Dinamo Zagreb was still going for their man to man-marking scheme. However, Junior Moraes began to sit more narrowly and played up front with Kovalenko. Now with this red, Shakhtar were playing a 3-4-2, meanwhile Dinamo switched to a 4-4-1. The latter did this in the 77th minute and wanted a bit more control in the midfield.
The Croatians had been pushing for a winner as soon as Marlos got sent off for Shakhtar. Knowing the odds were even, they had Bruno Petkovic as the target man as he has been the entire game head down the ball or hold it up for other players to join in the play. He used his strength to hold off other defenders. During this time, Shakhtar wasn’t doing a whole lot and the tables had turned.
Dinamo Zagreb’s midfielders were pushing high up and beginning to underlap which allowed them to attack more fluidly as opposed to the rather conservative attacking plan they had earlier.
Theophile-Catherine makes the pass forward to Bruno Petkovic, who had been the target man in place of Gavranovic if you recall the lineups. After having won 50% of his aerial duels (3/6), his teammate knew to give him the benefit of the doubt. In this case, Bruno stopped the ball with his feet rather than chest it down.
As Petkovic holds off his marker, Ivanusec and Ademi go to offer an extra man in the box, but they do it both in the middle. They are underlapping. The Shakhtar defence does a poor job in trying to keep them out. They put more emphasis on keeping their defensive shape.

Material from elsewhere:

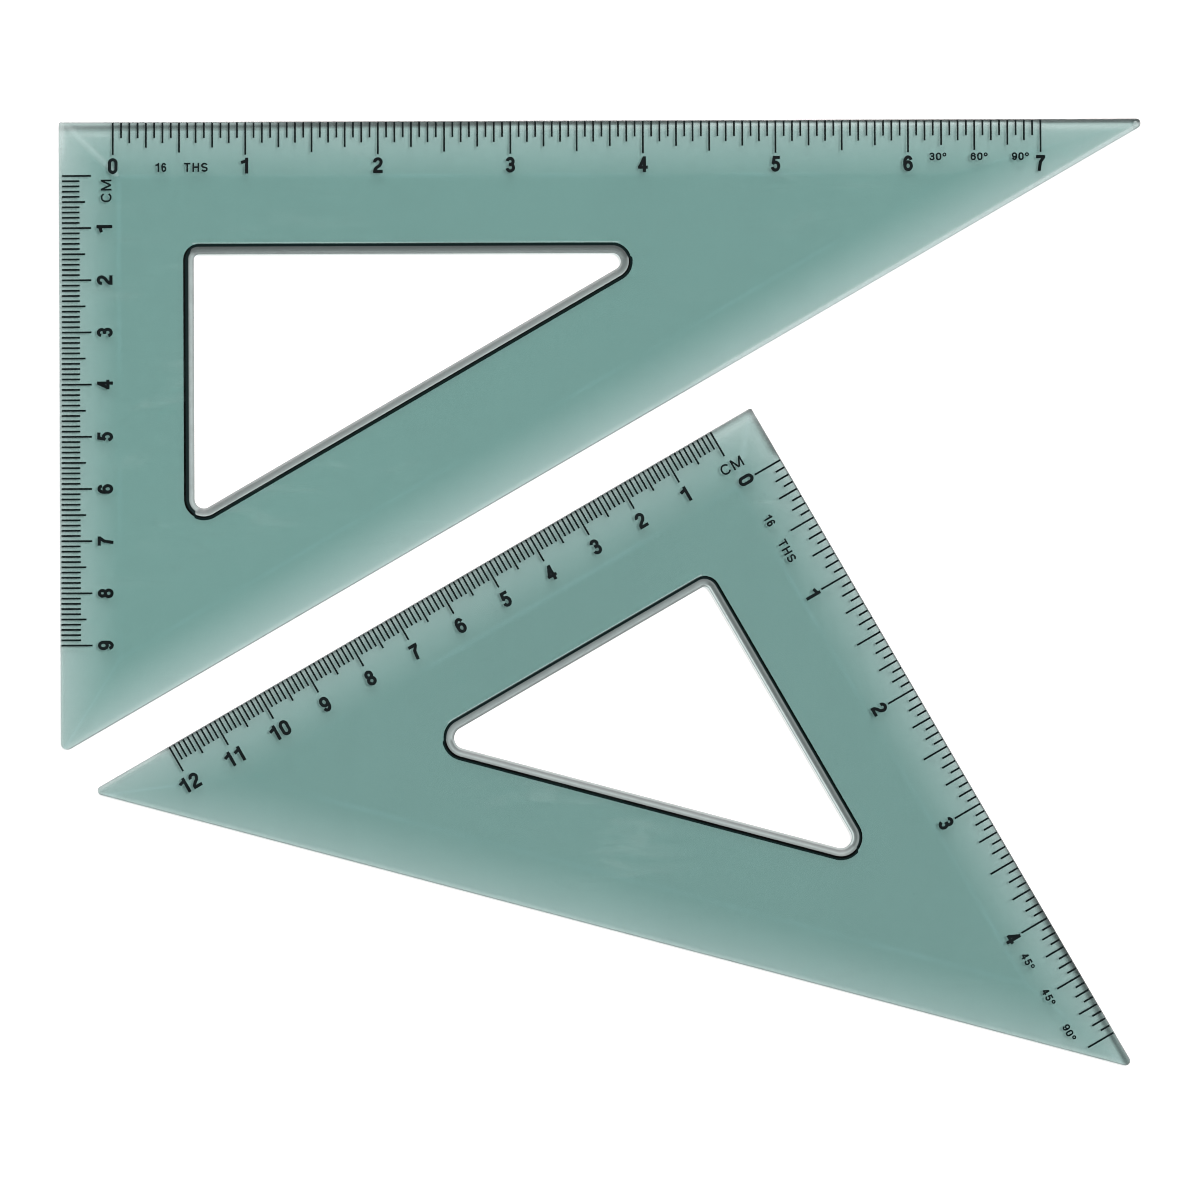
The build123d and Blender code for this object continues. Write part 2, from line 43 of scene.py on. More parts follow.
# Painted shade and painted highlights across each outer edge: mm inwards, painted brightness, share of
# painted pale sheen.
# Far from the right-angle corner, then beside it; then the side on which the
# edge runs away from that corner, and where one gives way to the other, mm.
# After that, shadings that take over further along, with where they fade in.
PAINTED_EDGE_LIGHT = {
    "plate_30_60": (
        (((0.0, 0.60, 0.0), (0.2, 0.52, 0.0), (0.3, 0.74, 0.0), (0.4, 0.80, 0.0), (0.5, 0.75, 0.0),
          (0.7, 0.48, 0.0), (0.95, 0.33, 0.0), (1.2, 0.42, 0.0), (1.6, 0.68, 0.0), (1.9, 1.0, 0.0),
          (2.4, 1.0, 0.0)),
         ((0.0, 0.50, 0.0), (0.25, 0.86, 0.06), (0.42, 0.94, 0.05), (0.6, 0.80, 0.0),
          (0.85, 0.52, 0.0), (1.15, 0.42, 0.0), (1.6, 0.66, 0.0), (2.0, 0.94, 0.02),
          (2.5, 1.0, 0.09), (3.2, 1.0, 0.0)), 90.0, (8.8, 11.2),
         (((0.0, 0.50, 0.0), (0.2, 0.34, 0.0), (0.3, 0.25, 0.0), (0.45, 0.31, 0.0),
           (0.8, 0.30, 0.0), (1.0, 0.40, 0.0), (1.2, 0.61, 0.0), (1.5, 0.95, 0.0),
           (1.8, 1.0, 0.02), (2.4, 1.0, 0.0)), (34.0, 48.0)),
         (((0.0, 0.45, 0.0), (0.2, 0.26, 0.0), (0.3, 0.19, 0.0), (0.5, 0.26, 0.0),
           (0.7, 0.37, 0.0), (0.9, 0.65, 0.0), (1.05, 0.98, 0.02), (1.2, 1.0, 0.13),
           (1.4, 1.0, 0.13), (1.7, 1.0, 0.05), (2.3, 1.0, 0.0)), (74.0, 90.0)),
         (((0.0, 0.40, 0.0), (0.2, 0.19, 0.0), (0.3, 0.20, 0.0), (0.4, 0.28, 0.0),
           (0.5, 0.40, 0.0), (0.6, 0.66, 0.0), (0.7, 1.0, 0.04), (0.8, 1.0, 0.20),
           (0.9, 1.0, 0.28), (1.05, 1.0, 0.20), (1.3, 1.0, 0.09), (2.0, 1.0, 0.03),
           (2.6, 1.0, 0.0)), (112.0, 128.0)),
         (((0.0, 0.45, 0.0), (0.2, 0.20, 0.0), (0.3, 0.26, 0.0), (0.6, 0.33, 0.0),
           (0.8, 0.57, 0.0), (1.0, 0.98, 0.02), (1.2, 1.0, 0.16), (1.6, 1.0, 0.17),
           (2.0, 1.0, 0.08), (2.6, 1.0, 0.0)), (183.0, 190.0))),
        (((0.0, 0.92, 0.08), (0.25, 1.0, 0.11), (0.5, 1.0, 0.04), (0.8, 1.0, 0.0)),
         ((0.0, 0.96, 0.20), (0.4, 1.0, 0.26), (0.8, 1.0, 0.22), (1.2, 1.0, 0.12),
          (1.8, 1.0, 0.0)), -90.0, (2.5, 9.5)),
        (((0.0, 0.28, 0.0), (0.16, 0.46, 0.0), (0.30, 1.0, 0.05), (0.7, 1.0, 0.03), (0.95, 1.0, 0.0)),
         ((0.0, 0.45, 0.0), (0.14, 0.75, 0.12), (0.26, 1.0, 0.32), (0.70, 1.0, 0.30),
          (0.90, 1.0, 0.12), (1.10, 0.97, 0.0), (1.6, 1.0, 0.0)), 90.0, (90.0, 108.0))),
    "plate_45": (
        (((0.0, 0.60, 0.0), (0.2, 0.52, 0.0), (0.4, 0.56, 0.0), (0.6, 0.84, 0.0),
          (0.8, 1.0, 0.04), (1.1, 1.0, 0.07), (1.9, 1.0, 0.0)),
         ((0.0, 0.55, 0.0), (0.4, 0.50, 0.0), (0.8, 0.80, 0.0), (1.2, 1.0, 0.05),
          (1.6, 1.0, 0.12), (2.4, 1.0, 0.05), (3.4, 1.0, 0.0)), -90.0, (8.0, 10.0),
         (((0.0, 0.62, 0.0), (0.16, 0.84, 0.06), (0.3, 1.0, 0.20), (0.5, 1.0, 0.22),
           (0.7, 1.0, 0.10), (1.0, 1.0, 0.03), (1.6, 1.0, 0.0)), (128.0, 133.0))),
        (((0.0, 0.55, 0.0), (0.2, 0.58, 0.0), (0.38, 0.88, 0.02), (0.6, 1.0, 0.11),
          (1.2, 1.0, 0.06), (2.2, 1.0, 0.0)),
         ((0.0, 0.45, 0.0), (0.4, 0.38, 0.0), (0.8, 0.60, 0.0), (1.2, 0.86, 0.0),
          (1.6, 0.98, 0.0), (2.4, 1.0, 0.03), (3.2, 1.0, 0.0)), 90.0, (8.8, 11.8),
         (((0.0, 0.45, 0.0), (0.2, 0.26, 0.0), (0.3, 0.23, 0.0), (0.5, 0.25, 0.0),
           (0.7, 0.36, 0.0), (0.9, 0.54, 0.0), (1.2, 0.82, 0.0), (1.5, 1.0, 0.0),
           (2.2, 1.0, 0.0)), (88.0, 118.0)),
         (((0.0, 0.95, 0.0), (0.2, 0.80, 0.0), (0.4, 0.60, 0.0), (0.6, 0.46, 0.0),
           (0.85, 0.37, 0.0), (1.05, 0.42, 0.0), (1.3, 0.66, 0.0), (1.6, 0.95, 0.0),
           (2.0, 1.0, 0.02), (2.6, 1.0, 0.0)), (124.0, 140.0))),
        (((0.0, 0.36, 0.0), (0.14, 0.55, 0.0), (0.28, 1.0, 0.04), (0.9, 1.0, 0.0)),
         None, 90.0, None)),
}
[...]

A late penalty decision saw Shakhtar rescue a point, which is unfortunate for the home side but in the end a draw is fair for both sides, as each team had spells of dominance in separate points. It was an even game and a lapse in concentration between the 80th and 90th minute saw Shakhtar in a sticky situation, however they were able to reorganize themselves in attack and find a draw in the end.
Both of these teams sit on five points in a group containing Manchester City and Atalanta. Both are fighting for 2nd place and now these last two matchdays will be huge for both teams.